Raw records

:::

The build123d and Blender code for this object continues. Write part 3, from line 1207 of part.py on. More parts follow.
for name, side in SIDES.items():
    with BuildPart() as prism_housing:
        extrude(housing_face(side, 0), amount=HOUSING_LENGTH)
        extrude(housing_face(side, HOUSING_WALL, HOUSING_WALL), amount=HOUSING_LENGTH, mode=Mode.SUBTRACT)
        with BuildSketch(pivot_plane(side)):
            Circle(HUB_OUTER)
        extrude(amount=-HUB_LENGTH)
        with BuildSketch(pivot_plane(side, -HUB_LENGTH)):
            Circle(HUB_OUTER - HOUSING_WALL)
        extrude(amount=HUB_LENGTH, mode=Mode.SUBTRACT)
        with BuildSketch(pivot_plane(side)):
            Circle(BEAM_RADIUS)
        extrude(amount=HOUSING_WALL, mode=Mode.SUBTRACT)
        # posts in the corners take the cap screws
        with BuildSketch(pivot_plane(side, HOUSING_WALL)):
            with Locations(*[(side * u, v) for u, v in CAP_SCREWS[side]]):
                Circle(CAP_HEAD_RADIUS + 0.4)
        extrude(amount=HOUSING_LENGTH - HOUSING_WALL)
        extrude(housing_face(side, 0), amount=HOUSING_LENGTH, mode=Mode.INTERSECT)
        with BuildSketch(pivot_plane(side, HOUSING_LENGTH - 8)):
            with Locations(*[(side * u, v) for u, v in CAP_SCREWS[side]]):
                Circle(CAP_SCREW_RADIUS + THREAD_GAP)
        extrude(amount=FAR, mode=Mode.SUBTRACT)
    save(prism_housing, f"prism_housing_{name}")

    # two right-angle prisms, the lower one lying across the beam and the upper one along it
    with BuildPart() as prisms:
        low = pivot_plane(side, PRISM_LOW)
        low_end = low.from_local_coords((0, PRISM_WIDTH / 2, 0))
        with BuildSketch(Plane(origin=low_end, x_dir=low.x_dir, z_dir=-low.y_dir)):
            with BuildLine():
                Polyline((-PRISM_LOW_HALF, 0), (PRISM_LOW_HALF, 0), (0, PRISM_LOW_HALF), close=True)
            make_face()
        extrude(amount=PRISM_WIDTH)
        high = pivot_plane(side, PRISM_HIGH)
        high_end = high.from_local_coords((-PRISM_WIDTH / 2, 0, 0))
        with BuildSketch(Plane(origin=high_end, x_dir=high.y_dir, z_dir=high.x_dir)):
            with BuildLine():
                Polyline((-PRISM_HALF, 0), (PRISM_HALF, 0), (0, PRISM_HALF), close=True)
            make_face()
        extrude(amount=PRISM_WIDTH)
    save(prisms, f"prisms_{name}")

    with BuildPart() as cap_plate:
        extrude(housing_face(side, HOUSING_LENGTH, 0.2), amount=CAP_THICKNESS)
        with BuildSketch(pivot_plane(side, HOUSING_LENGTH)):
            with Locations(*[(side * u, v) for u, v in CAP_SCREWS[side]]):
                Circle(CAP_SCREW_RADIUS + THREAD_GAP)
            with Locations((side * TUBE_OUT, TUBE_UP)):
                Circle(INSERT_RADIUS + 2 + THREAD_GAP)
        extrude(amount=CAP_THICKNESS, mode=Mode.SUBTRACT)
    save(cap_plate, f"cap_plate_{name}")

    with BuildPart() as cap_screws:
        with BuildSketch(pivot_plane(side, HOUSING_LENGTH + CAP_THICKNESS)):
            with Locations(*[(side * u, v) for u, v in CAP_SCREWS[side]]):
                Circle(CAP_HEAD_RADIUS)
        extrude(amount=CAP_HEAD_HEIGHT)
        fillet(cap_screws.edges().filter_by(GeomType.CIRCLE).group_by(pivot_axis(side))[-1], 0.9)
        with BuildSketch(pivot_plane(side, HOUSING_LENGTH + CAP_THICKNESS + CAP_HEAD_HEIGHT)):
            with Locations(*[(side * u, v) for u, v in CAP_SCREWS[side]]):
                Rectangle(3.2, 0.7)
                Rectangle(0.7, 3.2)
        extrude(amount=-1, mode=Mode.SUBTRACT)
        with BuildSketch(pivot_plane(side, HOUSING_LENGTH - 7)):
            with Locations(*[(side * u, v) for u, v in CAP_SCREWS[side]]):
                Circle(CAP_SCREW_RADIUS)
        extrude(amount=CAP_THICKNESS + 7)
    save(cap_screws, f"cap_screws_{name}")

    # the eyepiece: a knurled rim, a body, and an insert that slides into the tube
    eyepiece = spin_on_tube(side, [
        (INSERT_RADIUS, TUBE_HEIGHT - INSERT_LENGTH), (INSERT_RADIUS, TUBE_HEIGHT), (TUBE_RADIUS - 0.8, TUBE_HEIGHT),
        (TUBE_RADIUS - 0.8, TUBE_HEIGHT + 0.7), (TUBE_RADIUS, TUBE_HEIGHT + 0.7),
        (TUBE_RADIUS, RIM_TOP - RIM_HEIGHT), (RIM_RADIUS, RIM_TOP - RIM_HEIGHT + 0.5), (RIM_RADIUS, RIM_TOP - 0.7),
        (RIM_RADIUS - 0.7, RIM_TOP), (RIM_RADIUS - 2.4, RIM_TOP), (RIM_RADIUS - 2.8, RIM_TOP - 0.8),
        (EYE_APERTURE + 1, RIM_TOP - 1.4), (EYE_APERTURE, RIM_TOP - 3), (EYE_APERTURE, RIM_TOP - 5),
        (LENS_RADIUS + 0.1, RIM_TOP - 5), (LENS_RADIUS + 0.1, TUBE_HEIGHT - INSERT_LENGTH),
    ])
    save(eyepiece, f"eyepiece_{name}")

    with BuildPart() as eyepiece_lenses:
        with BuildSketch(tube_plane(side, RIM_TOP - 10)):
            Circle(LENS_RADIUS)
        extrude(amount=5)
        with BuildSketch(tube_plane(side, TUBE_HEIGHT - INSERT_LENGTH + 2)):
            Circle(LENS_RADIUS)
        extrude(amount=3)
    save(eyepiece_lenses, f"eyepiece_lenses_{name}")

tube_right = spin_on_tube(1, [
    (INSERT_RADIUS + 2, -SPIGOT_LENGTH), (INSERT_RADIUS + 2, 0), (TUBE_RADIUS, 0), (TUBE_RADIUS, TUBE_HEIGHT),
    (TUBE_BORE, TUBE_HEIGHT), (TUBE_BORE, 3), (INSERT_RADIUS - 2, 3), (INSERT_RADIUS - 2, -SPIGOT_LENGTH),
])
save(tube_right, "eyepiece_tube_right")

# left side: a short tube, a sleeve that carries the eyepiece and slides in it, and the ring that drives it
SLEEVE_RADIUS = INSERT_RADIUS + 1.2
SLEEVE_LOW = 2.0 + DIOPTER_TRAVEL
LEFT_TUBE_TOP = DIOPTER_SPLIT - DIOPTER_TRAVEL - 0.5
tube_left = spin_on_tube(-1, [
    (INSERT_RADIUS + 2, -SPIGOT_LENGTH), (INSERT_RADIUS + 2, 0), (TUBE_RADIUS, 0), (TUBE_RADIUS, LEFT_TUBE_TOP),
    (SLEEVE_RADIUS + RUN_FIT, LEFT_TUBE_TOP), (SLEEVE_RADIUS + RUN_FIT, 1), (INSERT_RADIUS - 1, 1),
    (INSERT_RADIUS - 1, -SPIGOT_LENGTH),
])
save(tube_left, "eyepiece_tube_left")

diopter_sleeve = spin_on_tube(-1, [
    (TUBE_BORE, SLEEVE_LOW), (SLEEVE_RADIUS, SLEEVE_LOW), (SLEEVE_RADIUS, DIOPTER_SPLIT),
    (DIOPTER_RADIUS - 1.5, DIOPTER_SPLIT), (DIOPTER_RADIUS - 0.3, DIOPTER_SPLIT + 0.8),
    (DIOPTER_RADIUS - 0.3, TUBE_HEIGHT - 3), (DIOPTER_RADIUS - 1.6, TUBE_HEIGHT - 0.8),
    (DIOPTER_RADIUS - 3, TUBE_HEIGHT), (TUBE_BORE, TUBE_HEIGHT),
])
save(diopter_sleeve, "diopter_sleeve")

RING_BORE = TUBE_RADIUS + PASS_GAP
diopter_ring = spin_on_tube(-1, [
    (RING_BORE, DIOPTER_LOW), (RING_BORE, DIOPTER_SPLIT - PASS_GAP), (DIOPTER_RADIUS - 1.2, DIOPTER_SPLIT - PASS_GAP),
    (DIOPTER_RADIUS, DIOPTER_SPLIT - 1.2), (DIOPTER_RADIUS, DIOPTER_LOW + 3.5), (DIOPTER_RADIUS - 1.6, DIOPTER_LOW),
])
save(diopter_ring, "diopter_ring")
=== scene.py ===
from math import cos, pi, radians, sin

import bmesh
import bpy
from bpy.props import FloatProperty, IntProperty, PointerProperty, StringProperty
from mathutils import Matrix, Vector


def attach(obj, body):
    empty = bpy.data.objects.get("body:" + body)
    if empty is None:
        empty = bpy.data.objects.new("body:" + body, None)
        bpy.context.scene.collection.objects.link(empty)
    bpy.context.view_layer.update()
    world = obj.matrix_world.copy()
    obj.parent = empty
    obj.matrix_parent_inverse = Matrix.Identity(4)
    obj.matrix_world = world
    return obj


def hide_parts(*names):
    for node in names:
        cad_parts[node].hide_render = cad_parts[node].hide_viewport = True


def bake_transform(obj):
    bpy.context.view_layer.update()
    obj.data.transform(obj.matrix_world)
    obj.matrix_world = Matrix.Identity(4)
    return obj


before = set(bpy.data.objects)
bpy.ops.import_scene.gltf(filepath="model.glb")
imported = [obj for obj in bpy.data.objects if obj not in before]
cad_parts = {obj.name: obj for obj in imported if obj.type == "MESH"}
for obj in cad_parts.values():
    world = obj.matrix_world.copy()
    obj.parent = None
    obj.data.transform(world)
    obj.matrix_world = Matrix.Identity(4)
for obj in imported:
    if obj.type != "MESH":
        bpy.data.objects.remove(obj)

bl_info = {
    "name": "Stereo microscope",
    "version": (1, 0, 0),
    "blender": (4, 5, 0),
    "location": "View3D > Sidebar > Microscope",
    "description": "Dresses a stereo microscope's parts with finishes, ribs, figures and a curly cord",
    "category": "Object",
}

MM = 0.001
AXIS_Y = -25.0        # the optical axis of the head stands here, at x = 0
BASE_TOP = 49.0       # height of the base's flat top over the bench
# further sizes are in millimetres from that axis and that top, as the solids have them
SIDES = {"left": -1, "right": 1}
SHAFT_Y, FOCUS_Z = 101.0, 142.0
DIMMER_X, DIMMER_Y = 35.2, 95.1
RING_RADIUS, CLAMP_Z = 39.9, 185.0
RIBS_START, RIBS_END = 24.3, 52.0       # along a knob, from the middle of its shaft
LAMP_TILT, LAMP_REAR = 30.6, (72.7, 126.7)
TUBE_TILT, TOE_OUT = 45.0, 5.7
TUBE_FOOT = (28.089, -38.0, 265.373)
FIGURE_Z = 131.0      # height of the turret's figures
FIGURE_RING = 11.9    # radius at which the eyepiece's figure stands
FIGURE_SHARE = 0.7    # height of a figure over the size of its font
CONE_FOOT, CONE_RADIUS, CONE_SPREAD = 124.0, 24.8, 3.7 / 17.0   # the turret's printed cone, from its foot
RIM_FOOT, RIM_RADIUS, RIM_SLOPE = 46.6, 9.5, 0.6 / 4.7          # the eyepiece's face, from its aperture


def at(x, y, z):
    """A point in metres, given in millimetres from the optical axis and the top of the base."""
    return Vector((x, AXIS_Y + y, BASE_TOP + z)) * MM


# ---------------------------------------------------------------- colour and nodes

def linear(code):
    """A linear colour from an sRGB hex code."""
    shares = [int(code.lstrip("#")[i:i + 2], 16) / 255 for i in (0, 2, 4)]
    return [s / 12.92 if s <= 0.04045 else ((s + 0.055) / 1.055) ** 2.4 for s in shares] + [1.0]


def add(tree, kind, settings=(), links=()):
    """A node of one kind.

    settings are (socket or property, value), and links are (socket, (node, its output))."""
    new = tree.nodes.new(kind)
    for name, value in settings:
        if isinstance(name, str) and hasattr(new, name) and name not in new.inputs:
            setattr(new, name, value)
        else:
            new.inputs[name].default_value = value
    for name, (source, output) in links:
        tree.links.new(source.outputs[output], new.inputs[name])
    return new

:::

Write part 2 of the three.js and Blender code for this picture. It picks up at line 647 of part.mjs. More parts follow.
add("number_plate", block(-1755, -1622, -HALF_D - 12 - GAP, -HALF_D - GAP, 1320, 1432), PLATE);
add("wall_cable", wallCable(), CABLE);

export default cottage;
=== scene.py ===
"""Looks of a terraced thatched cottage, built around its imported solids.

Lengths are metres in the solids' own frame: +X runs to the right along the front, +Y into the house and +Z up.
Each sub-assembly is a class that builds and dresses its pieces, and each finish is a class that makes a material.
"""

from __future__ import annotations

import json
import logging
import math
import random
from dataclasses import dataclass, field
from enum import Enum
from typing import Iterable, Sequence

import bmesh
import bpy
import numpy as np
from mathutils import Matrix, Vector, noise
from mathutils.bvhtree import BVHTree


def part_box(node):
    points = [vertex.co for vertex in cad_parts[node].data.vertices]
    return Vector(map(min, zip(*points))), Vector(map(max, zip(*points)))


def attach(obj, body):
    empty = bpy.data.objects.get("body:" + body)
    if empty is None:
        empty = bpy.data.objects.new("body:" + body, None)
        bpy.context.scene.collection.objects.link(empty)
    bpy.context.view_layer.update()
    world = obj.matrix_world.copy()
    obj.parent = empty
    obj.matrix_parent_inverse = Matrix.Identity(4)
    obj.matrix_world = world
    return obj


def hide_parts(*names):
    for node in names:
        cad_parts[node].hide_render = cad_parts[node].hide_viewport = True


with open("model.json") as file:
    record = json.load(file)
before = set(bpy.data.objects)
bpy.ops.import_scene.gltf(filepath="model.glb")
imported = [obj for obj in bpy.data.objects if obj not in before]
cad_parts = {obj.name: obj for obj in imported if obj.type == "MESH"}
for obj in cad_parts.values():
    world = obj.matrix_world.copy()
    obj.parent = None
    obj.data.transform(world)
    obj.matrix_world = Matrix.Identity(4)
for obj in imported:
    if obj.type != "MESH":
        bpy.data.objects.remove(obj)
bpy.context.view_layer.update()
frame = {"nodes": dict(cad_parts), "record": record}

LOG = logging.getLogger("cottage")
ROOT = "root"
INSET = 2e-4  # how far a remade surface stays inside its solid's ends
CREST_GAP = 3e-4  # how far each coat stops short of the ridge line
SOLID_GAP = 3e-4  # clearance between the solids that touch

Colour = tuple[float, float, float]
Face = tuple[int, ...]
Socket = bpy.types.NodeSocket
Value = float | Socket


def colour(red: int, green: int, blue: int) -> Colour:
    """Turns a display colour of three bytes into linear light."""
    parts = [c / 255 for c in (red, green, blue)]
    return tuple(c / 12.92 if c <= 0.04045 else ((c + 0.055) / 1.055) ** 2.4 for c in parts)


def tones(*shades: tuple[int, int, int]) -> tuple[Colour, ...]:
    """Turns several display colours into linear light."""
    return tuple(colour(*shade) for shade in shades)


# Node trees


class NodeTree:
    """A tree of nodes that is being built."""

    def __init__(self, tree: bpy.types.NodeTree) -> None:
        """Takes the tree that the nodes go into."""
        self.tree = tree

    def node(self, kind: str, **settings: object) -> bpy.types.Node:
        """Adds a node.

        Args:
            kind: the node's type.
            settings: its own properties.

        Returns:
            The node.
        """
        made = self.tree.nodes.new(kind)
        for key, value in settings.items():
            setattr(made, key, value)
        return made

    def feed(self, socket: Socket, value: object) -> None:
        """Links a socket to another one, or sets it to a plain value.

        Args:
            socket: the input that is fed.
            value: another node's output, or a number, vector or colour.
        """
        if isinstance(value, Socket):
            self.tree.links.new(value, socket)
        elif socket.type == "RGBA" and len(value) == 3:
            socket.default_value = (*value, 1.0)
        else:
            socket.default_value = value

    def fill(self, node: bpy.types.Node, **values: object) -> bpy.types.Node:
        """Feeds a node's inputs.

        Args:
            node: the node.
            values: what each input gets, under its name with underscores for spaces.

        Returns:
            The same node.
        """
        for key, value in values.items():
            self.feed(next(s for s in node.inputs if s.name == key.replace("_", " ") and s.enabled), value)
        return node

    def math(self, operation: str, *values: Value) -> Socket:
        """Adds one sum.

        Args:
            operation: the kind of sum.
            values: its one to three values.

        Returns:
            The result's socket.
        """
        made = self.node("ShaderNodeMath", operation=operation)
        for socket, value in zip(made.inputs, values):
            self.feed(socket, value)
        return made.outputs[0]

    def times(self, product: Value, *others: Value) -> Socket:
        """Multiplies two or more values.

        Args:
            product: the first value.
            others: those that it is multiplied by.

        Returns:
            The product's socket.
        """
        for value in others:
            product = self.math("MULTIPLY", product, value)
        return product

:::

WHAT IS NEEDED:
Reproduce exactly the lines from the line with "1320, 1432), PLATE);" through the line with "points = [vertex.co", both end lines included, and only those lines.

EXPECTED ANSWER:
add("number_plate", block(-1755, -1622, -HALF_D - 12 - GAP, -HALF_D - GAP, 1320, 1432), PLATE);
add("wall_cable", wallCable(), CABLE);

export default cottage;
=== scene.py ===
"""Looks of a terraced thatched cottage, built around its imported solids.

Lengths are metres in the solids' own frame: +X runs to the right along the front, +Y into the house and +Z up.
Each sub-assembly is a class that builds and dresses its pieces, and each finish is a class that makes a material.
"""

from __future__ import annotations

import json
import logging
import math
import random
from dataclasses import dataclass, field
from enum import Enum
from typing import Iterable, Sequence

import bmesh
import bpy
import numpy as np
from mathutils import Matrix, Vector, noise
from mathutils.bvhtree import BVHTree


def part_box(node):
    points = [vertex.co for vertex in cad_parts[node].data.vertices]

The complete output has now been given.